OPENING CALLS:
Class III Milk Futures: | Steady to 8 Lower |
Class IV Milk Futures: | Mixed |
Butter Futures: | 1 to 2 Higher |
OUTSIDE MARKET OPENING CALLS:
Corn Futures: | 2 to 4 Higher |
Soybean Futures: | 7 to 10 Higher |
Soybean Meal Futures: | $2 to $3 Higher |
Wheat Futures: | 4 to 6 Higher |
MILK:
The strength of Class III milk futures was the result of steady cheese prices. It is interesting to see how attitudes change from time to time. There are times when steady cheese prices are negative to milk futures as traders may feel a trend higher is in jeopardy of having reached a plateau. Then there are times when steady cheese prices turn traders more bullish as the trend lower may have found bottom with the potential to turn higher. Many times, steady cash prices are just a matter of who shows up in the spot market on any given day to do business and how aggressive they need or want to be, and it may have no bearing on trend. That is likely what took place Tuesday. Class III futures may trade lower into spot trading as it corrects from the strength likely being overdone yesterday.
CHEESE:
USDA will release the November Cold Storage report Wednesday afternoon.
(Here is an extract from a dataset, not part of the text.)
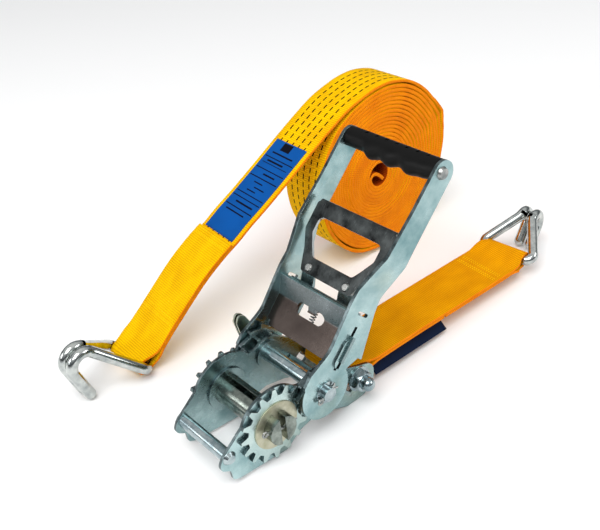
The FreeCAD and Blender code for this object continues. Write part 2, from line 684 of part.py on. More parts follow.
def make_locking_pawl():
    corners = ((0, -PAWL_HALF_T), (PAWL_WIDTH, -PAWL_HALF_T), (PAWL_WIDTH, PAWL_HALF_T), (0, PAWL_HALF_T))
    outline = [pawl_point(along, across) for along, across in corners]
    save("locking_pawl", slab(outline, -PAWL_HALF_Y, PAWL_HALF_Y))
    springs = []
    for y in (-SPRING_Y, SPRING_Y):
        spring = coil(LOCK_COIL, SLOT_S1 - PAWL_WIDTH - 2 * SPRING_GAP)
        spring.translate(V(PAWL_WIDTH + SPRING_GAP, y, 0))
        springs.append(placed(spring, PAWL_TIP, PAWL_ANGLE))
    save("lock_springs", Part.makeCompound(springs))


# ---------------------------------------------------------------- hooks

def hook_frame(turn):
    """Forward, side and up directions of a hook from its heading, pitch and roll."""
    heading, pitch, roll = [math.radians(a) for a in turn]
    flat = V(math.cos(heading), math.sin(heading), 0)
    side = V(-math.sin(heading), math.cos(heading), 0) * math.cos(roll) + V(0, 0, math.sin(roll))
    up = flat.cross(side)
    forward = flat * math.cos(pitch) + up * math.sin(pitch)
    return forward, side, forward.cross(side)


def claw_hook(centre, turn, arm, straight):
    """Bent-wire double claw: a crossbar, two closing arms and two parallel J tips."""
    forward, side, up = hook_frame(turn)
    cut = HOOK_BEND_R * math.tan(math.radians(HOOK_BEND / 2))
    tip = cut + straight
    bend = math.radians(HOOK_BEND)
    half = [(arm + cut + tip * math.cos(bend), HOOK_PAIR_HALF, -tip * math.sin(bend), 0),
            (arm + cut, HOOK_PAIR_HALF, 0, HOOK_BEND_R),
            (arm, HOOK_PAIR_HALF, 0, HOOK_EASE_R),
            (0, HOOK_HALF_BAR, 0, HOOK_CORNER_R)]
    route = half + [(x, -y, z, r) for x, y, z, r in half[::-1]]
    points = [V(*centre) + forward * x + side * y + up * z for x, y, z, r in route]
    path = corner_path(points, [r for x, y, z, r in route], False)
    start = (points[1] - points[0]).normalize()
    profile = Part.Wire(Part.makeCircle(WIRE_R, points[0], start))
    wire = path.makePipeShell([profile], True, False)
    ends = [Part.makeSphere(WIRE_R, p) for p in (points[0], points[-1])]
    return wire.fuse(ends)


# ---------------------------------------------------------------- straps

def cross_section(centre, along, side, half, thickness):
    """Rectangle across the webbing at one place on its run."""
    normal = along.cross(side).normalize() * (thickness / 2)
    across = side * half
    low = [centre - across - normal, centre + across - normal]
    high = [centre + across + normal, centre - across + normal]
    return Part.makePolygon(low + high + low[:1])


def band(stations, thickness):
    """Webbing through stations of (centre, side direction, half width)."""
    sections = []
    for i, (centre, side, half) in enumerate(stations):
        before = stations[max(i - 1, 0)][0]
        after = stations[min(i + 1, len(stations) - 1)][0]
        sections.append(cross_section(centre, (after - before).normalize(), side, half, thickness))
    return Part.makeLoft(sections, True, True)


def end_loop(centre, side, bore, half):
    """Sewn loop of webbing round a bar."""
    base = V(*centre) - side * half
    outer = Part.makeCylinder(bore + WEB_T, 2 * half, base, side)
    return outer.cut(Part.makeCylinder(bore, 4 * half, base - side * half, side))


def hook_side(turn):
    """Crossbar direction, pointing to the left of the ratchet."""
    side = hook_frame(turn)[1]
    return side if side.y > 0 else side * -1


def long_strap():
    """Sewn loop on the hook, doubled end, single rising run and the wound roll."""
    side = hook_side(LONG_HOOK_TURN)
    loop = end_loop(LONG_HOOK, side, LOOP_IN, LOOP_HALF)
    start = V(*LONG_HOOK) + V(LOOP_IN + WEB_T / 2, 0, 3.0)
    rise = ((8.0, 146.4, 29.0, 23.0), (30.0, 144.6, 49.5, STRAP_HALF), (52.0, 143.0, 68.0, STRAP_HALF),
            (72.0, 141.6, 82.0, STRAP_HALF), (88.0, 140.5, 90.9, STRAP_HALF))
    run = rise[-1:] + tuple((x, y, z, STRAP_HALF) for x, y, z in UPPER_RUN)
    doubled = [(start, side, LOOP_HALF)] + [(V(x, y, z), Y_AXIS, half) for x, y, z, half in rise]
    single = [(V(x, y, z), Y_AXIS, half) for x, y, z, half in run]
    roll = rod(ROLL_CENTRE, ROLL_R, ROLL_Y - STRAP_HALF, ROLL_Y + STRAP_HALF)
    roll = roll.cut(rod(ROLL_EYE, ROLL_EYE_R, ROLL_Y - 60, ROLL_Y + 60))
    bore = Part.makeCylinder(LOOP_IN, 100, V(*LONG_HOOK) - side * 50, side)
    strap = roll.fuse([band(single, WEB_T), band(doubled, 2 * WEB_T).cut(bore), loop])
    return strap.removeSplitter()


def long_label():
    """Woven label sewn on top of the long strap's upper run."""
    lift = V(-0.5, 0, 0.87).normalize() * ((WEB_T + LABEL_T) / 2 + 0.02)
    return band([(V(*place) + lift, Y_AXIS, LABEL_HALF) for place in LABEL_RUN], LABEL_T)


def short_strap():
    """Doubled webbing between the rear bolt's sleeve and the short hook's crossbar."""
    side = hook_side(SHORT_HOOK_TURN)
    hook_end = V(*SHORT_HOOK)
    bolt_end = V(BOLT[0], 0, BOLT[1])
    along = (hook_end - bolt_end).normalize()
    start = bolt_end + along * 8.2
    finish = hook_end - along * 7.2
    stations = [(start, Y_AXIS, STRAP_HALF)]
    for share in (0.35, 0.65, 0.88):
        lean = (Y_AXIS * (1 - share) + side * share).normalize()
        stations.append((start + (finish - start) * share, lean, STRAP_HALF))
    stations.append((finish, side, LOOP_HALF))
    middle = band(stations, 2 * WEB_T)
    bar = Part.makeCylinder(LOOP_IN, 100, hook_end - side * 50, side)
    middle = middle.cut([rod(BOLT, SLEEVE_R + SLEEVE_GAP, -60, 60), bar])
    loops = [end_loop((BOLT[0], 0, BOLT[1]), Y_AXIS, SLEEVE_R + SLEEVE_GAP, STRAP_HALF),
             end_loop(SHORT_HOOK, side, LOOP_IN, LOOP_HALF)]
    return middle.fuse(loops).removeSplitter()


def short_label():
    """Navy label sewn under the short strap and hanging from its right edge."""
    return slab(SHORT_LABEL, -STRAP_HALF - LABEL_T - 1, -STRAP_HALF - 1)


def make_straps():
    save("long_strap", long_strap())
    save("long_label", long_label())
    save("long_hook", claw_hook(LONG_HOOK, LONG_HOOK_TURN, LONG_HOOK_ARM, LONG_HOOK_TIP))
    save("short_strap", short_strap())
    save("short_label", short_label())
    save("short_hook", claw_hook(SHORT_HOOK, SHORT_HOOK_TURN, SHORT_HOOK_ARM, SHORT_HOOK_TIP))


make_frame()
make_mandrel()
make_pivot()
make_handle()
make_locking_pawl()
make_straps()
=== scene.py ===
import json
import math

import bpy
from mathutils import Matrix, Vector


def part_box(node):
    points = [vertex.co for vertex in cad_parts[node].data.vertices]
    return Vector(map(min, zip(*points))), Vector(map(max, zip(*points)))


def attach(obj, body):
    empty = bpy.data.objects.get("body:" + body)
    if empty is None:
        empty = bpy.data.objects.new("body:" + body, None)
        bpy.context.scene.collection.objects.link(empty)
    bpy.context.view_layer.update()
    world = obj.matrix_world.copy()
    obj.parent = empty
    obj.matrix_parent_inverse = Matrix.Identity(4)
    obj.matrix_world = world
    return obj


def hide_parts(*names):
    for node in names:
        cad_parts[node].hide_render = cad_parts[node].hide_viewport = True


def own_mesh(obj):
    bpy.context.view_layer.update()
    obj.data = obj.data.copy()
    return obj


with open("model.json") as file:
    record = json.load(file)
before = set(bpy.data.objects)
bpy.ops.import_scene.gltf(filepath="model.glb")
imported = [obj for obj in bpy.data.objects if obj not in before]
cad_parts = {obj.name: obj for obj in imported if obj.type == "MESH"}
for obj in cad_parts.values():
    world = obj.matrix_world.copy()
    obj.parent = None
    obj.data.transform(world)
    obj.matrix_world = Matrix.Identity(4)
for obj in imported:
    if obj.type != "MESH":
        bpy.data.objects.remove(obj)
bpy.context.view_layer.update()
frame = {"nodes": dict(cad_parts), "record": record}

MM = 0.001
NODES = frame["nodes"]
JOINTS = {joint["name"]: joint for joint in frame["record"]["behaviour"]["joints"]}


def mm(x, y, z):
    """A point given in millimetres."""
    return Vector((x, y, z)) * MM


def joint_place(name):
    """Where the record puts a joint, in metres."""
    return Vector(JOINTS[name]["pos_m"])


def joint_axis(name):
    """The direction a joint turns about or slides along."""
    return Vector(JOINTS[name]["axis"])


def smoothstep(t):
    """Rises smoothly from nothing at 0 to one at 1."""
    t = min(max(t, 0.0), 1.0)
    return t * t * (3 - 2 * t)


# ---------------------------------------------------------------- materials

def linear(r, g, b):
    """A screen colour, 0 to 255, as the linear colour that shaders use."""
    return tuple((c / 255) ** 2.2 for c in (r, g, b)) + (1.0,)


class Material:
    """A principled material with short calls for adding nodes."""

    def __init__(self, name, colour, roughness, metallic=0.0):
        self.made = bpy.data.materials.new(name)
        self.made.use_nodes = True
        self.tree = self.made.node_tree
        self.shader = self.tree.nodes["Principled BSDF"]
        self.shader.inputs["Base Color"].default_value = colour
        self.shader.inputs["Roughness"].default_value = roughness
        self.shader.inputs["Metallic"].default_value = metallic

    def node(self, kind, inputs=None, **settings):
        made = self.tree.nodes.new("ShaderNode" + kind)
        for key, value in settings.items():
            setattr(made, key, value)
        for key, value in (inputs or {}).items():
            if isinstance(value, bpy.types.NodeSocket):
                self.tree.links.new(value, made.inputs[key])
            else:
                made.inputs[key].default_value = value
        return made

    def math(self, operation, *values):
        return self.node("Math", dict(enumerate(values)), operation=operation).outputs[0]

    def coordinates(self, kind="Object"):
        return self.node("TexCoord").outputs[kind]

    def parts(self, vector):
        return self.node("SeparateXYZ", {0: vector}).outputs

    def noise(self, vector, scale, detail=2.0, roughness=0.5):
        inputs = {"Vector": vector, "Scale": scale, "Detail": detail, "Roughness": roughness}
        return self.node("TexNoise", inputs).outputs["Fac"]

    def stretched(self, vector, scale):
        return self.node("Mapping", {"Vector": vector, "Scale": scale}).outputs[0]

    def remap(self, value, low, high, to_low=0.0, to_high=1.0):
        inputs = {"Value": value, "From Min": low, "From Max": high,
                  "To Min": to_low, "To Max": to_high}
        return self.node("MapRange", inputs).outputs[0]

    def mix(self, share, first, second):
        made = self.node("Mix", data_type="RGBA")
        for place, value in ((0, share), (6, first), (7, second)):
            if isinstance(value, bpy.types.NodeSocket):
                self.tree.links.new(value, made.inputs[place])
            else:
                made.inputs[place].default_value = value
        return made.outputs[2]

    def set(self, name, value):
        if isinstance(value, bpy.types.NodeSocket):
            self.tree.links.new(value, self.shader.inputs[name])
        else:
            self.shader.inputs[name].default_value = value

    def bump(self, height, strength, distance, normal=None):
        inputs = {"Height": height, "Strength": strength, "Distance": distance}
        if normal is not None:
            inputs["Normal"] = normal
        self.set("Normal", self.node("Bump", inputs).outputs[0])

    def rounded_edges(self, radius):
        return self.node("Bevel", {"Radius": radius}, samples=6).outputs[0]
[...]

Cheese inventory is expected to show a decline during the month, but it is also expected to show inventory significantly higher than a year ago. The report may not necessarily be bearish, but it could indicate the upside might be limited as we move into next year.
BUTTER:
The strength of butter and volume during spot trading Tuesday is a testament to strong demand and the willingness of buyers to purchase for continued strong demand next year. Buyers are willing to purchase aggressively even at these higher prices as they anticipate tighter supply. Production should begin to increase as more cream becomes available, but inventory may be difficult to rebuild anytime soon.